Former ESPN standout Andrea Kremer – last seen giving her best grin-and-glare to Tom Brady – offered the harshest critique of her old employer since TJ Simers in a revealing interview with USA Today’s Michael Hiestand.

(Aside: We’ve hammered Hiestand in the past for being soft in his media column, but he really came to play today. He even mentioned the whole Clemens-ESPN the Weekend mess we talked about Monday … and there’s a Le Anne Schreiber reference.)

Kremer, who has a pretty cool background – studied ballet and triple minored at UPenn – is incredibly perturbed at ESPN’s announcement that its two Monday Night Football sideline reporters, Michelle Tafoya and Suzy Kolber, will have their roles incredibly reduced. Kremer uttered phrases like, ’sets back women’ and ‘terrible’ and ‘disrespectful,’ essentially ensuring that she’ll never work for the WWL again.

Depending on your point of view, that may not be a bad thing.

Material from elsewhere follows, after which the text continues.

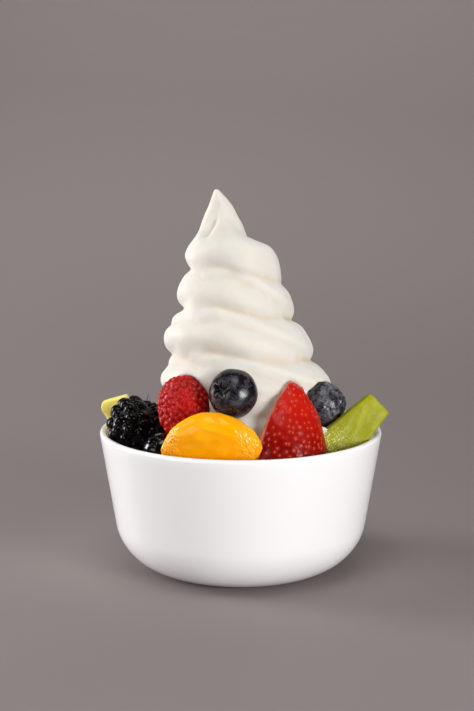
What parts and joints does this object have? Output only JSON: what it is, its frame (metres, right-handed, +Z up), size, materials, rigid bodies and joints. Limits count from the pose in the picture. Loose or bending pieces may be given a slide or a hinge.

“They were doing the role that ESPN asked them to do — more feature-ish stuff — and they were fired for it? If you don’t like them in that role, change their role. Don’t humiliate them like that. The way (ESPN) handled it was terrible, just disrespectful. … They treated two professionals in a completely non-professional way” … But Kremer suggests she’s “offended” by ESPN’s move because “it sets back women.” Referring to herself, Kolber, Tafoya and Fox sideline reporter Pam Oliver, she says “no one accused the four of us for being on television for our looks or figures. … This isn’t five years ago, with eye candy on the sidelines. We established ourselves as reporters, professionals. Now, you’ve completely minimized that. These women don’t have to prove themselves anymore.”

Could the ‘looks or figures’ line be a dig at Erin Andrews, or are we reaching? We’ve always been ambivalent toward the impact of most sideline reporters – but what do we know, we’re usually multi-tasking anyway and have the game on mute – but some of the time they do provide fantastic nuggets of information. Still, Kremer has a point – while ESPN’s announcement wasn’t quite as harsh as the Philly Inquirer demoting Stephen A. Smith in the paper – was it really necessary to drill Tafoya and Kolber in the largest circulation paper in the country? What purpose did that serve?